Il primo incontro con il presidente Goodluck Jonathan
Oggi, dopo aver accuratamente evitato per mesi di farlo, il presidente nigeriano ha deciso di incontrare una delegazione di 150 persone provenienti da Chibok, dove ha sede la scuola presa d’assalto dal Boko Haram: alcune delle 57 ragazze fuggite e qualche genitore. Prima di lui lo aveva fatto Malala Yousafzai, la giovane pakistana sopravvissuta ad un attentato dei Taliban: per incontrare vittime e genitori era arrivata dal Regno Unito, dove vive.

La Nigeria ha sospeso le ricerche
In questi tre mesi, infatti, alcune ragazze sono riuscite a scappare e nelle mani dei terroristi ossessionati dalla purezza ne sono rimaste 219. Il governo del presidente Goodluck Jonathan ha sospeso le ricerche – dopo aver dichiarato di sapere dove si trovano – e affermato di non voler trattare con i terroristi, che in cambio della liberazione delle studentesse aveva chiesto di fare uscire dalle carceri alcuni miliziani.

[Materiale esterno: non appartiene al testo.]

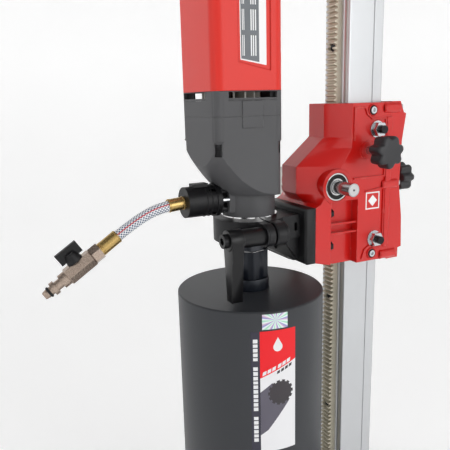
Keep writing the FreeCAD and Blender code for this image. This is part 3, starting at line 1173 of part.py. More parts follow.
def water_hose():
    """Hose and the ferrules on its ends."""
    path = route_path()
    near, near_way = hose_axis(True)
    section = Part.Face(Part.Wire(Part.makeCircle(HOSE_R, near, near_way)))
    hose = Part.Wire(path).makePipe(section)
    print("hose length:", round(path.Length, 1), "volume ratio:",
          round(hose.Volume / (math.pi * HOSE_R ** 2 * path.Length), 4))
    save("water_hose", hose)
    far, far_way = hose_axis(False)
    sleeves = [rod(near, near + near_way * NEAR_FERRULE,
                   FERRULE_R).cut(rod(near - near_way, near + near_way * 50, HOSE_R)),
               rod(far, far + far_way * FAR_FERRULE,
                   FERRULE_R).cut(rod(far - far_way, far + far_way * 50, HOSE_R))]
    save("hose_ferrules", sleeves)


def valve():
    """Ball valve at the hose's outer end; returns where it stops and the way the water comes."""
    far, back = hose_axis(False)
    along = back * -1
    up = V(0, along.z, -along.y)
    nut_end = far + along * NUT_LENGTH
    save("hose_nut", hex_rod(far, nut_end, NUT_FLATS).cut(rod(far - along, nut_end + along, HOSE_BORE_R)))
    end = nut_end + along * VALVE_LENGTH
    middle = nut_end + along * (VALVE_LENGTH / 2)
    body = fuse([rod(nut_end, end, VALVE_R), hex_rod(nut_end, nut_end + along * 9, 17.5),
                 hex_rod(end - along * 9, end, 17.5), rod(middle, middle + up * 12.5, 5.6)])
    hollow = Part.makeSphere(BALL_R + RUN * 2, middle)
    save("valve_body", cut(body, [rod(nut_end - along, end + along, HOSE_BORE_R), hollow,
                                  rod(middle, middle + up * 14, STEM_R + RUN * 2)]))
    ball = fuse([Part.makeSphere(BALL_R, middle), rod(middle, middle + up * 18, STEM_R)])
    save("valve_ball", cut(ball, [rod(middle - along * 9, middle + along * 9, HOSE_BORE_R)]))
    low = middle + up * (12.5 + GAP)
    across = V(1, 0, 0)
    corner = middle + along * (-LEVER_BLADE / 2) + up * 13.5 - across * (LEVER_BLADE_T / 2)
    blade = prism([corner, corner + along * LEVER_BLADE,
                   corner + along * LEVER_BLADE + up * (LEVER_RISE - 13.5),
                   corner + up * (LEVER_RISE - 13.5)], across * LEVER_BLADE_T)
    lever = fuse([blade, rod(low, low + up * 8, 6.2)])
    save("valve_lever", lever.cut(rod(middle, middle + up * 18, STEM_R)))
    return end, along


def hose_nipple(start, along):
    """Push-fit nipple with its sealing ring, past the valve."""
    shapes, at = [], start
    for radius, length in NIPPLE_STEPS:
        shapes.append(rod(at, at + along * length, radius))
        at = at + along * length
    nose = start + along * NIPPLE_LENGTH
    shapes.append(Part.makeCone(radius, NIPPLE_NOSE_R, (nose - at).Length, at, along))
    groove_at = start + along * NIPPLE_GROOVE
    seal = Part.makeTorus(radius, SEAL_RING_R, groove_at, along)
    body = cut(fuse(shapes), [rod(start - along, nose + along, HOSE_BORE_R - 0.8), seal])
    save("hose_nipple", body)
    save("nipple_seal", seal)


base_plate()
levelling_screws()
column()
column_cap()
column_foot()
brace_struts()
stand_bolts()
rack()
carriage_housing()
carriage_rear_cover()
guide_pads()
guide_set_screws()
guide_lock_nuts()
carriage_bolts()
feed_bearings()
mounting_plate()
plate_bolts()
motor_bracket()
clamp_nut()
clamp_lever()
clamp_bolt()
feed_shaft()
feed_pinion()
crank_arm()
crank_grip()
knobs()
gear_housing()
gearbox_cover()
motor_cover()
motor_end_cap()
power_switch()
cable_gland()
housing_screws()
stator()
carbon_brushes()
gearbox_bearings()
spindle_seals()
neck_ring()
armature()
middle_shaft()
spindle()
core_bit()
bit_adapter()
water_connector()
water_hose()
hose_nipple(*valve())
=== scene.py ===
"""Looks of a core drill rig: stand, feed carriage, wet drill motor, core bit and water hose.

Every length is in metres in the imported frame: +Z up, -Y towards the drill, origin on the floor under the
column. An Outline and the other tuples of sizes that say so are in millimetres.
"""

import sys

import json
import logging
import math
from collections.abc import Callable, Iterable, Sequence
from dataclasses import dataclass, field
from enum import Enum

import bmesh
import bpy
from mathutils import Matrix, Vector

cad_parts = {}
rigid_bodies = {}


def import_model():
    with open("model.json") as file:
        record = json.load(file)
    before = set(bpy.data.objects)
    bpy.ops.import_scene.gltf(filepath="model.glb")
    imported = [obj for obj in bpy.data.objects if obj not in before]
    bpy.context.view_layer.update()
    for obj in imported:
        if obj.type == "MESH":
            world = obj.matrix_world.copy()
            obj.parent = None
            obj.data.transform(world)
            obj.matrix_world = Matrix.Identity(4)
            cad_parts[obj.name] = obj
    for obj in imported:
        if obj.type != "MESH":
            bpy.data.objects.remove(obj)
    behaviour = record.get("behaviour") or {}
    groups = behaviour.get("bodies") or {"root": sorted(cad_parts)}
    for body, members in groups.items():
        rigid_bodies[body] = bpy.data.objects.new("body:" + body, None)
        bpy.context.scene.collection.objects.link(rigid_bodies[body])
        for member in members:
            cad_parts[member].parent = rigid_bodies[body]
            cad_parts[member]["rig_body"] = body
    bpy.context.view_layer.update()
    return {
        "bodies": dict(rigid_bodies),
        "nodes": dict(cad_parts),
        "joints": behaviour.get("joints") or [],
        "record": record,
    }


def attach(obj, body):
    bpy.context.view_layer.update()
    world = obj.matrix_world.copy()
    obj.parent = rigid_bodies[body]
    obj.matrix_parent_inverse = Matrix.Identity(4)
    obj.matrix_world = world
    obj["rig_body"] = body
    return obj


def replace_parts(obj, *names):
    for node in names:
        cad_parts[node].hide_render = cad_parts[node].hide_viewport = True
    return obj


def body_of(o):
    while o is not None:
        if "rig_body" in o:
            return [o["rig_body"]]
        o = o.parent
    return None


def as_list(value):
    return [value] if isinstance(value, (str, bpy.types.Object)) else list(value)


LOG = logging.getLogger("core_drill_rig")
MM = 0.001
WELD = 0.002 * MM
CREASE = math.radians(32.0)
CAST_EDGE = 0.8 * MM  # how far a casting's sharp edges are rounded
FINE_EDGE = 0.5 * MM  # the same on smaller parts
Z_AXIS = Vector((0.0, 0.0, 1.0))
SPINDLE = Vector((0.0, -0.1565, 0.0))  # on the drill's axis
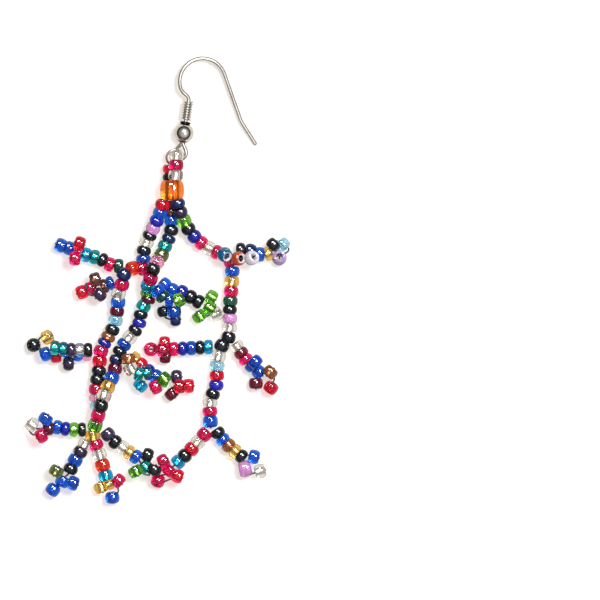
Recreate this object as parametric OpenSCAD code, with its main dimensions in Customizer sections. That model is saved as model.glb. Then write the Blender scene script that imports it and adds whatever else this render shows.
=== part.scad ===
// Branched seed bead earring on a fish hook ear wire, laid flat on a table.
// Millimetres, +Z up, +Y towards the hook, the origin on the table under the middle.
// A bead string is a tube along its thread. The beads of a branch tip are loose solids.

/* [Seed beads] */
// Width of a seed bead, across its hole
bead_w = 2.3; // [2.1:0.05:2.3]
// Width of a tip bead, across its hole
tip_bead_w = 2.1; // [1.9:0.05:2.1]
// Length of a tip bead, along its hole
tip_bead_len = 1.4; // [1.2:0.05:1.4]
// Radius of a tip bead's rounded rims
tip_bead_round = 0.4; // [0.2:0.05:0.5]
// Width of the thread where it shows
thread_w = 0.3; // [0.2:0.05:0.4]

/* [Large bead] */
// Width of the large bead that gathers the strands
large_w = 4.0; // [3.8:0.1:4.0]
// Length of the large bead
large_len = 3.0; // [2.8:0.1:3.0]
// Width of its hole
large_hole_w = 1.4; // [1.0:0.1:1.6]
// Radius of its rounded rims
large_round = 0.9; // [0.5:0.1:1.0]

/* [Ear wire] */
// Thickness of the ear wire
wire_w = 0.7; // [0.64:0.01:0.7]
// Straight stem, through the ball and the coil
stem_len = 7.25; // [7.25:0.05:7.6]
// Radius of the kick above the coil
kick_r = 0.95; // [0.9:0.05:1.1]
// Angle of the kick
kick_turn = 59; // [50:1:60]
// Radius where the wire turns back over
shoulder_r = 2.0; // [1.8:0.1:2.4]
// Angle of that turn
shoulder_turn = 38; // [34:1:42]
// Radius of the bend that hangs in the ear
bend_r = 3.85; // [3.6:0.05:4.0]
// Angle of that bend
bend_turn = 173; // [168:1:176]
// Straight stretch behind the ear
back_len = 7.8; // [7:0.1:9]
// Radius of the flick near the free end
flick_r = 5.0; // [4:0.5:6]
// Angle of the flick
flick_turn = 13; // [8:1:16]
// Straight free end
free_len = 3.8; // [3:0.1:5]
// Tilt that lays the free end down on the table
hook_roll = 6; // [0:0.5:6]

/* [Eye, ball and coil] */
// Radius of the eye's round part, to the wire's middle
eye_r = 1.0; // [0.95:0.05:1.0]
// From the ball's foot to the middle of that round part
eye_drop = 1.55; // [1.5:0.05:1.6]
// Twist of the eye out of the hook's plane
eye_twist = 32; // [30:1:36]
// Diameter of the ball
ball_w = 3.3; // [3.1:0.1:3.3]
// Hole through the ball
ball_hole_w = 1.0; // [0.95:0.05:1.1]
// Radius of the collar on the ball, to the middle of its rounded rim
collar_r = 0.66; // [0.66:0.01:0.7]
// Thickness of the collar
collar_w = 0.46; // [0.42:0.02:0.46]
// From the ball's top up to the collar's middle
collar_lift = 0.05; // [0.01:0.01:0.05]
// Thickness of the coil's wire
coil_wire_w = 0.46; // [0.46:0.01:0.48]
// From turn to turn of the coil
coil_pitch = 0.43; // [0.38:0.01:0.43]
// Turns of the coil
coil_turns = 8; // [5:1:8]
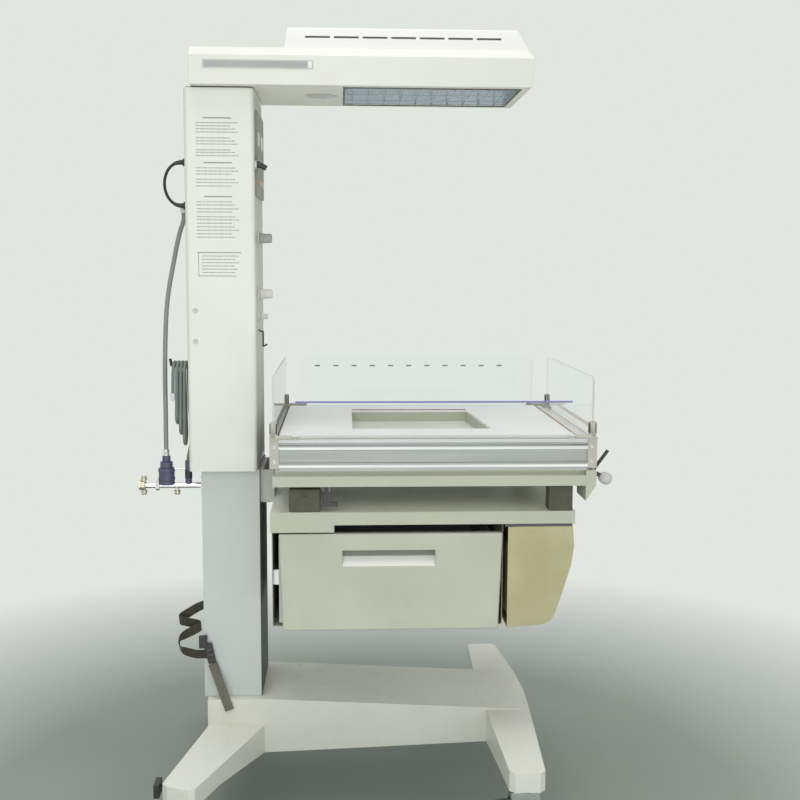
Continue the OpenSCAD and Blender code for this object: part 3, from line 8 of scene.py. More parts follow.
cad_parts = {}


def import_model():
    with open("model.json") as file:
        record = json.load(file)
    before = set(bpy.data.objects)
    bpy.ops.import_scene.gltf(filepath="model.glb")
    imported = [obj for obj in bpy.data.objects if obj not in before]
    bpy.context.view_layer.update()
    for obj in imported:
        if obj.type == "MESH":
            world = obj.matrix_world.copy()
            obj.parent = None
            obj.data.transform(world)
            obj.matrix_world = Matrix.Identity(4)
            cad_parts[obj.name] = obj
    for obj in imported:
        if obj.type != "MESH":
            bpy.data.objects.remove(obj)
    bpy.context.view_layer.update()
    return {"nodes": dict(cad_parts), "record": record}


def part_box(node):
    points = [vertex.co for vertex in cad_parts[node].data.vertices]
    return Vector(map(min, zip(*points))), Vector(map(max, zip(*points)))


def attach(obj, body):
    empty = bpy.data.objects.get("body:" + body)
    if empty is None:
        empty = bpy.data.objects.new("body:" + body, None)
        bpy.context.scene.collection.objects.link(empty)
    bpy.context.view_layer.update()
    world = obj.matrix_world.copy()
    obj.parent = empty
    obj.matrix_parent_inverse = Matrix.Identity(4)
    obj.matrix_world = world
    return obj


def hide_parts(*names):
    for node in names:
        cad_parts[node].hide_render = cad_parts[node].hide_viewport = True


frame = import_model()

Morti 11 genitori delle ragazze
Dal giorno del rapimento, il 14 aprile, ad oggi, undici dei genitori delle ragazze sono morti: quattro per problemi cardiaci – per il dolore e l’impotenza, ha detto il leader della loro comunità - sette uccisi nell’ennesimo attentato dei terroristi in un villaggio vicino.

Bring Back Our Army
Mentre il presidente Jonathan non riesce ad avere la meglio sui terroristi e la comunità internazionale si mobilita con un hashtag - #BringBackOurGirls – il Boko Haram si fa beffe della politica e del mondo che attende la liberazione delle ragazze. Con un video diffuso il 14 luglio, a tre mesi esatti dal rapimento, il leader Abubakar Shekau ride e canticchia le parole “Bring Back Our Army”, riportaci il nostro esercito (i miliziani nelle carceri nigeriane). Il regno del terrore che Sheaku ha istituito in ampie zone della Nigeria si nutre di continui assalti ai villaggi e, anzi, preme per uscire dai confini del Paese. Chiama fratelli gli altri leader del terrore, da al Qaeda all’Isis, e punta a rendere l’Africa un crocevia del terrorismo internazionale: basti pensare al Mali o agli attentati dei somali di al Shabab tra Kenya e Tanzania.

Distrutte centinaia di scuole
Sul fronte dell’istruzione – haram, occidentalizzata e quindi nemica agli occhi del Boko Haram – il rapimento delle 219 ragazze è stato un successo per i terroristi. I genitori hanno paura, non mandano i figli a scuola, li tengono accanto a loro. Solo nell’ultimo anno, infatti, 800 classi e 200 scuole sono andate distrutte nelle regioni di Yobe e di Borno, dove si trova Chiboka.

Petrolio, mancato Messia
Fondato nel 2002, il gruppo terroristico è riuscito a bloccare la crescita sociale ed economica dell’ex colonia britannica. Il boom del petrolio, che avrebbe dovuto risollevare le sorti della Nigeria, non ha attratto investimenti stranieri consistenti sia a causa degli attentati sia della corruzione dilagante.